▶ _COLLECTED MATERIAL_:
-=-=-
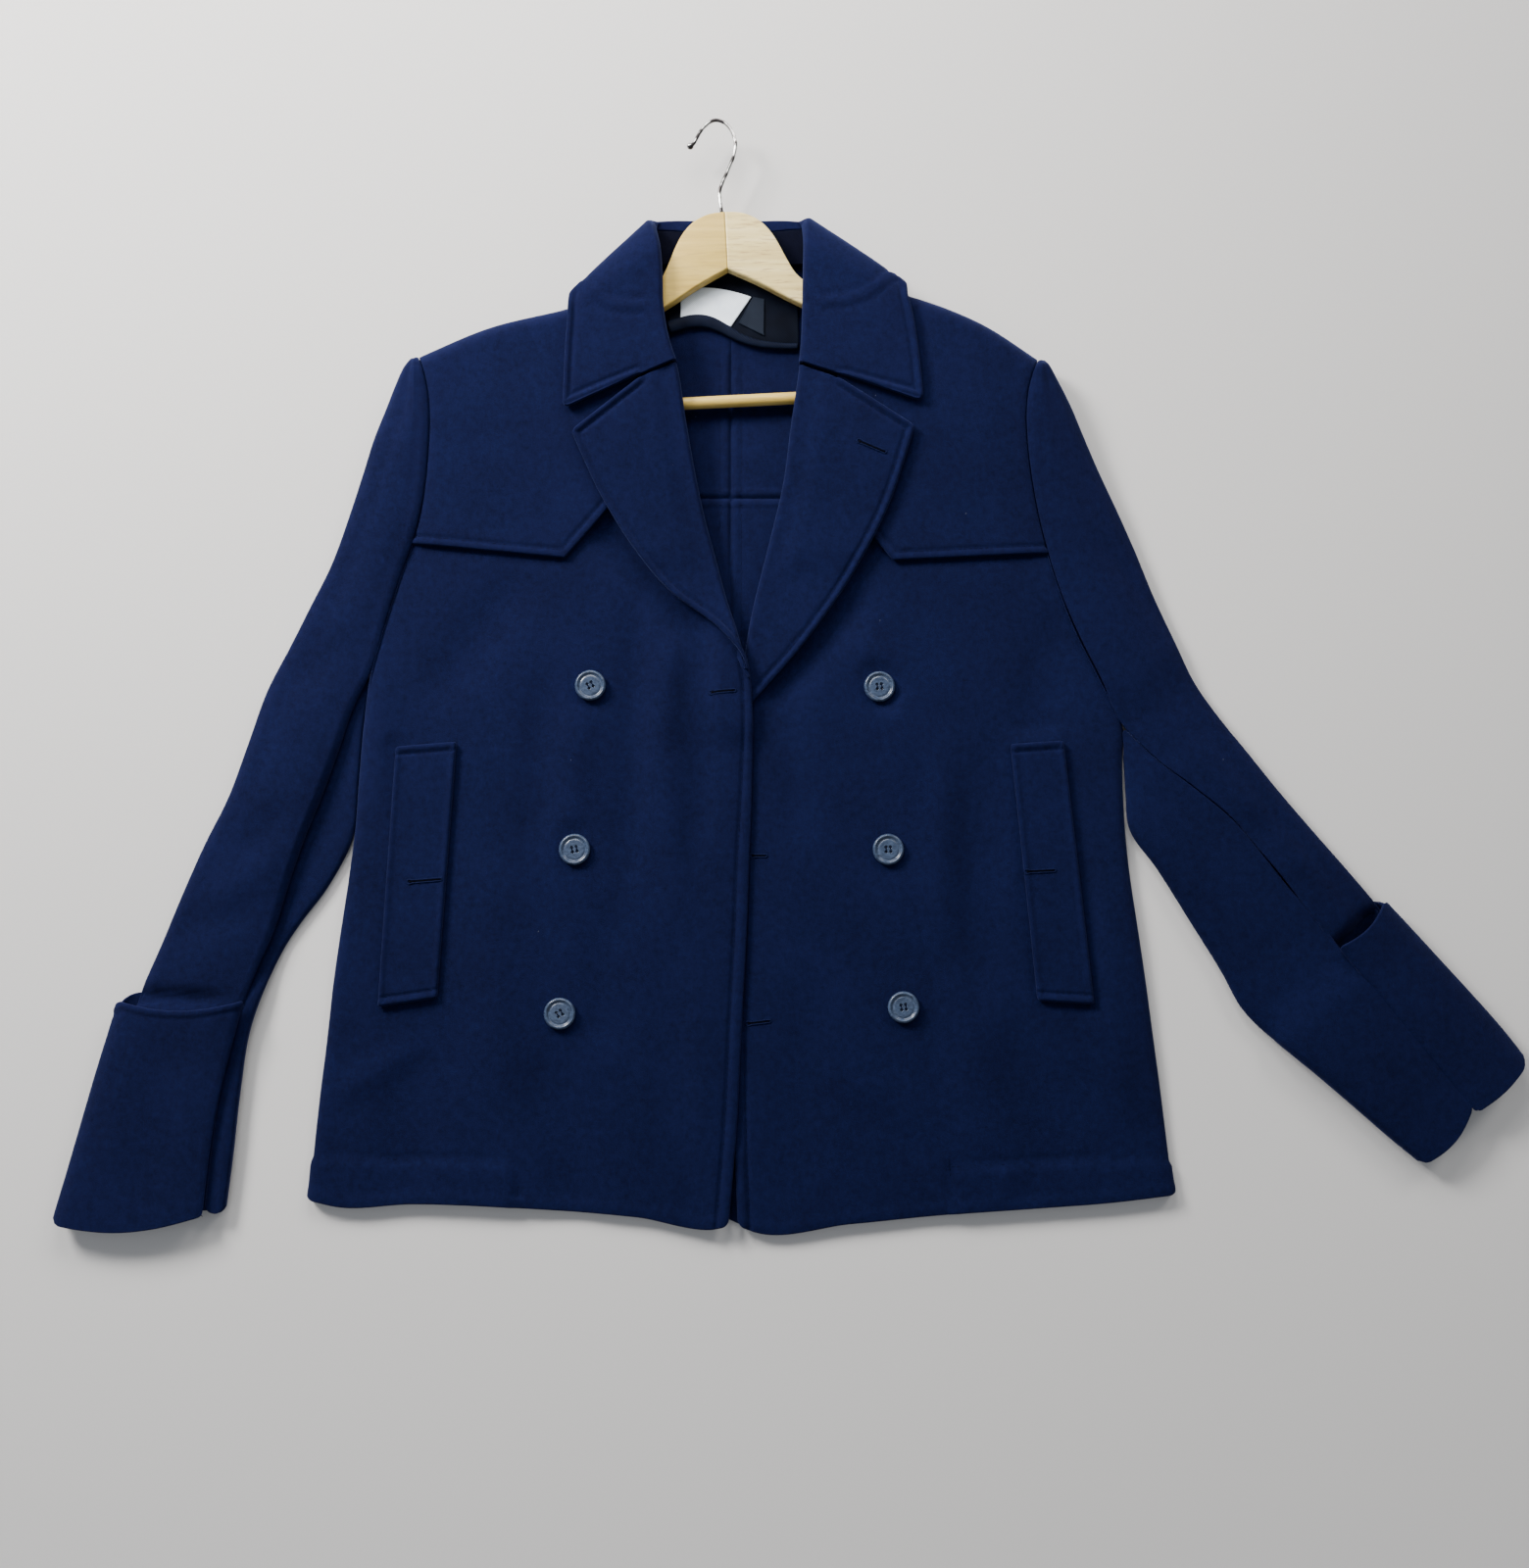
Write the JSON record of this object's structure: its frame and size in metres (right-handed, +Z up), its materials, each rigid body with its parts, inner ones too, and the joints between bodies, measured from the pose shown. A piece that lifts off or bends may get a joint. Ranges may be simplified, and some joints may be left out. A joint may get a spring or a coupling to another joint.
{
  "type": "pea coat on a clothes hanger",
  "caption": "Double-breasted wool pea coat laid flat on its back over a wooden hanger, with wide lapels, turned-back cuffs, slanted welt pockets and its sleeves spread.",
  "frame": {"origin": "middle of the box of the coat and its hanger, on the flat surface that it lies on", "axes": "+Z up from that surface through the coat's thickness; +Y from the hem to the collar and the hanger's hook; +X towards the wearer's left sleeve"},
  "size_m": [1.1568, 0.9173, 0.0355],
  "materials": {
    "melton": "dark navy melted wool, matt and slightly fuzzy, with lint",
    "button": "slate blue plastic with a soft gloss",
    "facing": "black-blue satin",
    "label": "bare white woven satin",
    "size_label": "bare dark grey woven tape",
    "wood": "clear lacquered beech",
    "steel": "bright steel wire"
  },
  "bodies": {
    "root": {"back_left": "melton", "back_right": "melton", "back_yoke_left": "melton", "back_yoke_right": "melton", "button_left_1": "button", "button_left_2": "button", "button_left_3": "button", "button_right_1": "button", "button_right_2": "button", "button_right_3": "button", "collar": "melton", "collar_stand": "melton", "cuff_left": "melton", "cuff_right": "melton", "front_left": "melton", "front_right": "melton", "hanger_arm_left": "wood", "hanger_arm_right": "wood", "hanger_bar": "wood", "hanger_hook": "steel", "lapel_left": "melton", "lapel_right": "melton", "neck_facing": "facing", "neck_label": "label", "size_label": "size_label", "sleeve_top_left": "melton", "sleeve_top_right": "melton", "sleeve_under_left": "melton", "sleeve_under_right": "melton", "storm_flap_left": "melton", "storm_flap_right": "melton", "welt_left": "melton", "welt_right": "melton"}
  },
  "joints": []
}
-=-=-
▶ _WHAT YOU WILL DO_: Check each line above for "joints" and return the ones that have it.

▶ _TASK OUTPUT_:
Write the JSON record of this object's structure: its frame and size in metres (right-handed, +Z up), its materials, each rigid body with its parts, inner ones too, and the joints between bodies, measured from the pose shown. A piece that lifts off or bends may get a joint. Ranges may be simplified, and some joints may be left out. A joint may get a spring or a coupling to another joint.
  "joints": []